Fachlaufbahn für versierte Könner

Nicht jeder mag aber Projektarbeit. Und nicht jeder ist geeignet oder willig, Führungsverantwortung zu übernehmen. Um auch denjenigen Mitarbeitern zu einer Karriere zu verhelfen, die sich fachlich bestens auskennen, aber nicht Chef werden wollen, gibt es die Karriere für Spezialisten. Auch hier spielt die Fort- und Weiterbildung eine große Rolle – allerdings geht es um ein Spezialistentum, das sich nicht nur über gängige Workshops erlangen lässt.

Die Karriere für Spezialisten spielt vielmehr in den Bereich Forschung und Entwicklung hinein. Wer diesen Weg einschlägt, bekommt von seinem Unternehmen die Chance, sich tief in das persönliche Fachgebiet einzuarbeiten und sein Wissen ausgiebig zu erweitern. Der große Vorteil für viele Spezialisten: Sie müssen keine Personalverantwortung übernehmen, wenn ihnen das nicht liegt. Stattdessen konzentrieren sie sich voll und ganz auf ihr Fachgebiet und bringen dem Unternehmen auf diese Weise einen Mehrwert.

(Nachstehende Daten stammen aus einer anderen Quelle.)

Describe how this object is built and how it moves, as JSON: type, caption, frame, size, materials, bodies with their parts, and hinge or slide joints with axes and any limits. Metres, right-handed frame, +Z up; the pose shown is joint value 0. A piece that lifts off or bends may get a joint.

Intern besteht die Aufgabe der Spezialisten darin, ihr Wissen an die Kollegen weiterzugeben, Innovationen anzustoßen und die Wettbewerbsfähigkeit der Firma zu sichern. Nach außen repräsentieren sie ihr Unternehmen auf ihrem Spezialgebiet, knüpfen entsprechende Netzwerke und sorgen für eine gute Reputation. Um diese hohen Ziele zu erreichen, brauchen auch die Spezialisten Rüstzeug. Sie müssen lernen, Vorträge zu halten, andere für ihre Ideen zu begeistern, ihr Fachwissen verständlich aufzuarbeiten und gegebenenfalls in Fremdsprachen mit anderen Fachleuten zu korrespondieren.

Mehr Durchlässigkeit, mehr Flexibilität

So logisch und zeitgemäß innovative Karrieremodelle auch sind, es gibt sie nicht umsonst. Sie brauchen einen strategischen Überbau, agile Strukturen, Förderprogramme und eine passende Unternehmenskultur. Nur wenn ungewohnte Karrieremodelle wirklich gewollt sind, werden sie zum Erfolg. Dazu gehört auch, dass Führungskräfte auf eigenen Wunsch hin ins zweite Glied zurücktreten dürfen und es eine große Durchlässigkeit vom einen ins andere Karrieremodell gibt.